**STATED TASK**
In the listing that follows, the range to quote begins at the line that has "coupling_nut();" and ends after the line that has "low, high = Vector((1e9,)"; quote it verbatim and add nothing.

**GIVEN INFORMATION**
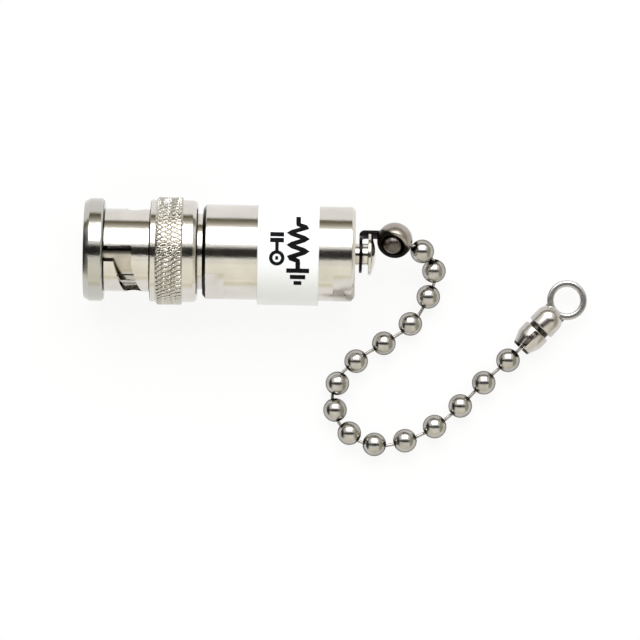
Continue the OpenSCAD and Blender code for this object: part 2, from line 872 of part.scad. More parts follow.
module link_01() chain_link(0);
module link_02() chain_link(1);
module link_03() chain_link(2);
module link_04() chain_link(3);
module link_05() chain_link(4);
module link_06() chain_link(5);
module link_07() chain_link(6);
module link_08() chain_link(7);
module link_09() chain_link(8);
module link_10() chain_link(9);
module link_11() chain_link(10);
module link_12() chain_link(11);
module link_13() chain_link(12);
module link_14() chain_link(13);
module link_15() chain_link(14);
module link_16() chain_link(15);

coupling_nut();
thrust_washer();
wave_washer();
retaining_ring();
gasket();
outer_contact();
insulator();
centre_pin();
front_housing();
rear_housing();
label_sleeve();
resistor_body();
resistor_caps();
front_wire();
rear_wire();
ground_disc();
chain_stud();
near_connector();
far_connector();
ball_01();
ball_02();
ball_03();
ball_04();
ball_05();
ball_06();
ball_07();
ball_08();
ball_09();
ball_10();
ball_11();
ball_12();
ball_13();
ball_14();
ball_15();
ball_16();
ball_17();
link_01();
link_02();
link_03();
link_04();
link_05();
link_06();
link_07();
link_08();
link_09();
link_10();
link_11();
link_12();
link_13();
link_14();
link_15();
link_16();
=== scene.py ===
import json
import math

import bmesh
import bpy
import numpy as np
from mathutils import Matrix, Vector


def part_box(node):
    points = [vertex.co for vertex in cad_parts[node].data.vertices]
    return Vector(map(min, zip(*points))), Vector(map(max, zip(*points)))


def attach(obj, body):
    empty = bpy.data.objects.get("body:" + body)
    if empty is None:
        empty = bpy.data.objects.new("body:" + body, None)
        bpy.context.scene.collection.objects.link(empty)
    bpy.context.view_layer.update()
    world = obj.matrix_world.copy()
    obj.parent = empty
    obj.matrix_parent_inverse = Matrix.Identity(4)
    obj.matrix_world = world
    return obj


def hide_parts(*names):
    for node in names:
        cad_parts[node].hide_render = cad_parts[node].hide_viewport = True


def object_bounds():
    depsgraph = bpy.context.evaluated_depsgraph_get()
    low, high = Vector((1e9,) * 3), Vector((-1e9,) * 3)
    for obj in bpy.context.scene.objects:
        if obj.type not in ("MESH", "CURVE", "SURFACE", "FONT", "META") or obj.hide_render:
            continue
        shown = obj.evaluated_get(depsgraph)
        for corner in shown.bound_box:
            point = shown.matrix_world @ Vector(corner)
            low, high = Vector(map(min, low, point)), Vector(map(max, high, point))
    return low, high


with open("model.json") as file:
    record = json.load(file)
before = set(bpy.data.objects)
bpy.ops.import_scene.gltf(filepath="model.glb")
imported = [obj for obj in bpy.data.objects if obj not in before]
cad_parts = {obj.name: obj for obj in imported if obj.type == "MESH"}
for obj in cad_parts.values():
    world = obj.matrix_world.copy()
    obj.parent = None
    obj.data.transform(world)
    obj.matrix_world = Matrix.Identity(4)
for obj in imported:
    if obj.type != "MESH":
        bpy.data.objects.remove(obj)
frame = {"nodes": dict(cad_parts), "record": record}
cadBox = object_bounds()
nodes = frame["nodes"]
mm = 0.001
print("stage: frame loaded,", len(nodes), "nodes")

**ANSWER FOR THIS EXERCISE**
coupling_nut();
thrust_washer();
wave_washer();
retaining_ring();
gasket();
outer_contact();
insulator();
centre_pin();
front_housing();
rear_housing();
label_sleeve();
resistor_body();
resistor_caps();
front_wire();
rear_wire();
ground_disc();
chain_stud();
near_connector();
far_connector();
ball_01();
ball_02();
ball_03();
ball_04();
ball_05();
ball_06();
ball_07();
ball_08();
ball_09();
ball_10();
ball_11();
ball_12();
ball_13();
ball_14();
ball_15();
ball_16();
ball_17();
link_01();
link_02();
link_03();
link_04();
link_05();
link_06();
link_07();
link_08();
link_09();
link_10();
link_11();
link_12();
link_13();
link_14();
link_15();
link_16();
=== scene.py ===
import json
import math

import bmesh
import bpy
import numpy as np
from mathutils import Matrix, Vector


def part_box(node):
    points = [vertex.co for vertex in cad_parts[node].data.vertices]
    return Vector(map(min, zip(*points))), Vector(map(max, zip(*points)))


def attach(obj, body):
    empty = bpy.data.objects.get("body:" + body)
    if empty is None:
        empty = bpy.data.objects.new("body:" + body, None)
        bpy.context.scene.collection.objects.link(empty)
    bpy.context.view_layer.update()
    world = obj.matrix_world.copy()
    obj.parent = empty
    obj.matrix_parent_inverse = Matrix.Identity(4)
    obj.matrix_world = world
    return obj


def hide_parts(*names):
    for node in names:
        cad_parts[node].hide_render = cad_parts[node].hide_viewport = True


def object_bounds():
    depsgraph = bpy.context.evaluated_depsgraph_get()
    low, high = Vector((1e9,) * 3), Vector((-1e9,) * 3)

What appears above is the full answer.